I think it is the interface that counts. As long as the DBUS interface is sane then you should be able to plug whatever you want in to provide that service.

g-p-m is a session daemon.  It uses the D-BUS session bus and does not
listen on the system bus.  Most distributions have power management
systems that run at the system level.  It's difficult for things not
running as part of the user's session to connect to the user's session
bus (in fact, the default policy is to reject non-user connections -
even those from root).  You also have to somehow 'snoop' the bus
location out of the environment of another process.  You also assume
they use D-BUS for their systems at all (or want to).

I don't understand your reasoning here. Are you assuming that the system isn't using HAL?

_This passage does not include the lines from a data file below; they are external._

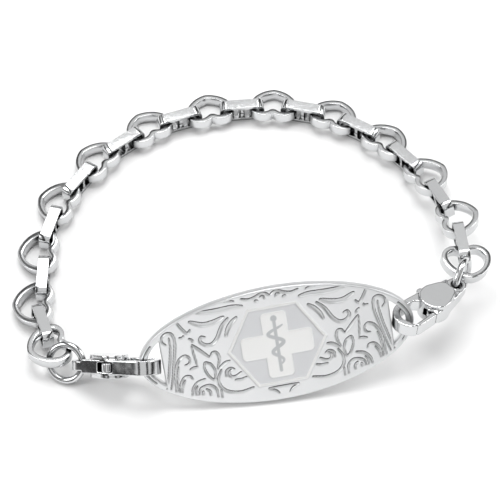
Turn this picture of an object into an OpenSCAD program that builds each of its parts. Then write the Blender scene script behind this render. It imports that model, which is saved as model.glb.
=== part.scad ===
// Medical alert bracelet: an oval tag with slotted ends, two lobster clasps, two jump rings and a
// chain of lying heart links joined by upright band links. The bracelet lies on a flat surface,
// and the tag stands on its lower edge, leaning back.

/* [Tag] */
// Length of the tag along its long axis
tag_len = 41.7; // [38.2:0.5:45.2]
// Height of the tag across its middle
tag_h = 18.6; // [17.1:0.5:20.6]
// Thickness of the tag plate
tag_t = 1.2; // [1:0.1:1.3]
// Radius that the tag is bent to
tag_bend_r = 330; // [250:10:600]
// Width of the curved bar at each end of the tag
tag_bar = 1.15; // [1:0.05:1.3]
// Width of the slot inside each end bar, along the tag
slot_w = 2.3; // [2.2:0.1:2.6]
// Vertex radius of the hexagon frame
hex_r = 7.55; // [6.9:0.05:8]
// Width of the hexagon line
hex_line = 0.4; // [0.3:0.05:0.6]
// Length of one arm of the cross, from its middle
cross_arm = 5.4; // [4.8:0.1:5.5]
// Width of an arm of the cross
cross_w = 3.8; // [3:0.1:4]
// Radius of the cross's outer corners
cross_r = 0.6; // [0.3:0.1:1]
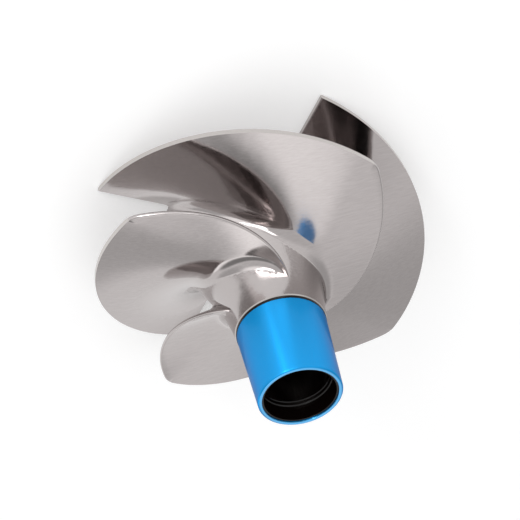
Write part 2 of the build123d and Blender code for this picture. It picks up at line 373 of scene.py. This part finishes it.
def turned(name, outline, materials, finish_at=None, in_groove=None):
    """Piece turned about the shaft from a closed outline, with spline grooves where in_groove says."""
    points = []
    for step in range(ROUND_STEPS):
        way = 2 * pi * step / ROUND_STEPS
        for p in outline:
            radius = SPLINE_MAJOR_RADIUS if in_groove and in_groove(p, step) else p.x
            points.append((radius * cos(way), radius * sin(way), p.y))
    ring = len(outline)
    faces = []
    finishes = []
    for i in range(ROUND_STEPS):
        n = (i + 1) % ROUND_STEPS
        for j in range(ring):
            k = (j + 1) % ring
            faces.append((i * ring + j, n * ring + j, n * ring + k, i * ring + k))
            finishes.append(finish_at((outline[j] + outline[k]) / 2) if finish_at else 0)
    return mesh_object(name, points, faces, materials, finishes)


def spline_groove(point, step):
    """Whether a point of the hub's outline lies in a spline groove at this step of the round."""
    touch = 0.1                   # below the limits, so that the teeth's foot counts and their top doesn't
    pitch = ROUND_STEPS // SPLINE_TEETH
    in_teeth = SPLINE_FOOT - touch < point.y < SPLINE_TOP - touch and point.x < SPLINE_MAJOR_RADIUS
    return in_teeth and step % pitch < pitch / 2


def hub_finish(point):
    """Finish of the hub: polished outside, as cast in the hollow, and turned elsewhere."""
    outlet_plane = 0.01           # height up to which a face lies in the outlet plane
    overlap = 0.1                 # of the area over the boss's face and the one under it
    skin = 0.4                    # depth down to which a face belongs to the outside
    margin = 1.0                  # of the hollow, for its roundings
    hollow = hub_point(min(point.y, NOSE_HEIGHT)).x - HUB_WALL
    beside_boss = BOSS_RADIUS - margin < point.x < hollow + margin
    if beside_boss and BOSS_RECESS < point.y < HOLLOW_DEPTH + margin:
        return AS_CAST_FINISH
    if BOSS_RADIUS < point.x < hollow + margin and outlet_plane < point.y < BOSS_RECESS + overlap:
        return AS_CAST_FINISH
    outer = point.x > hollow + HUB_WALL - skin and outlet_plane < point.y < NOSE_HEIGHT - NOSE_CHAMFER
    return POLISHED_FINISH if outer else TURNED_FINISH


def make_hub(materials):
    """Hub with its nose, spigot, splined socket, hollow and boss, as one turned body."""
    rim_height = NOSE_HEIGHT - NOSE_CHAMFER
    outside = [hub_point(rim_height * i / OUTSIDE_STEPS) for i in range(OUTSIDE_STEPS + 1)]
    inside = [hub_point(HOLLOW_DEPTH * i / HOLLOW_STEPS, HUB_WALL) for i in range(HOLLOW_STEPS)]
    room = 2.0                    # between the points of the hollow's wall and its rounding
    outline = [
        *[(*point, 0) for point in outside],
        (HUB_RADII[-1] - NOSE_CHAMFER, NOSE_HEIGHT, 0),
        (SPIGOT_RADIUS, NOSE_HEIGHT, 0),
        (SPIGOT_RADIUS, SPIGOT_TOP - SPIGOT_CHAMFER, 0),
        (SPIGOT_RADIUS - SPIGOT_CHAMFER, SPIGOT_TOP, 0),
        (ENTRY_RADIUS + SPIGOT_CHAMFER, SPIGOT_TOP, 0),
        (ENTRY_RADIUS, SPIGOT_TOP - SPIGOT_CHAMFER, 0),
        (ENTRY_RADIUS, SPLINE_TOP, 0),
        (SPLINE_MINOR_RADIUS, SPLINE_TOP - BORE_CHAMFER, 0),
        (SPLINE_MINOR_RADIUS, SPLINE_FOOT, 0),
        (RELIEF_RADIUS, SPLINE_FOOT, 0),
        (RELIEF_RADIUS, THREAD_TOP, 0),
        (THREAD_RADIUS, THREAD_TOP, 0),
        (THREAD_RADIUS, BOSS_RECESS + BORE_CHAMFER, 0),
        (THREAD_RADIUS + BORE_CHAMFER, BOSS_RECESS, 0),
        (BOSS_RADIUS, BOSS_RECESS, BOSS_ROUNDING),
        (BOSS_RADIUS, HOLLOW_DEPTH, HOLLOW_ROUNDING),
        (*hub_point(HOLLOW_DEPTH, HUB_WALL), HOLLOW_ROUNDING),
        *[(*point, 0) for point in reversed(inside) if point.y < HOLLOW_DEPTH - HOLLOW_ROUNDING - room],
    ]
    return turned("hub", round_corners(outline), materials, hub_finish, spline_groove)


def join_solids(base, others):
    """Fuses the others into the base, as one casting."""
    for other in others:
        modifier = base.modifiers.new("fuse", "BOOLEAN")
        modifier.operation = "UNION"
        modifier.solver = "MANIFOLD"
        modifier.object = other
    depsgraph = bpy.context.evaluated_depsgraph_get()
    fused = bpy.data.meshes.new_from_object(base.evaluated_get(depsgraph))
    base.modifiers.clear()
    base.data = fused
    for other in others:
        bpy.data.objects.remove(other)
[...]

The question comes down to: is there sufficient reason not to use the best solution we have in favor of one that hasn't been spec'd, reviewed, or developed in the community or at all?

For what it's worth, Davyd Madeley spec'd this imaginary system out a
long time ago.  Of course, nobody has coded on it.

I don't know about that. However, I have read David Zeuthen's spec and I think that is what the existing gnome-power-manager has been based on:

I think it is very well thought out and it seems to work.

A lot of your argument has been along the lines of "including g-p-m now
doesn't limit the choice of distributors or our future choices".  Based
on what I've been told, I think that in a very real way it limits both
of these things.  This makes sense -- if Gnome applications start to use
g-p-m then it becomes hard to remove (both for distributions and for us
in the future).

If someone comes up with something better, I'm confident that people will use it.

The "who's in control of the console" issue does indeed need to be solved. I'm aware of a few promising possibilities, there may be more:

A solution for that will benefit more than just g-p-m.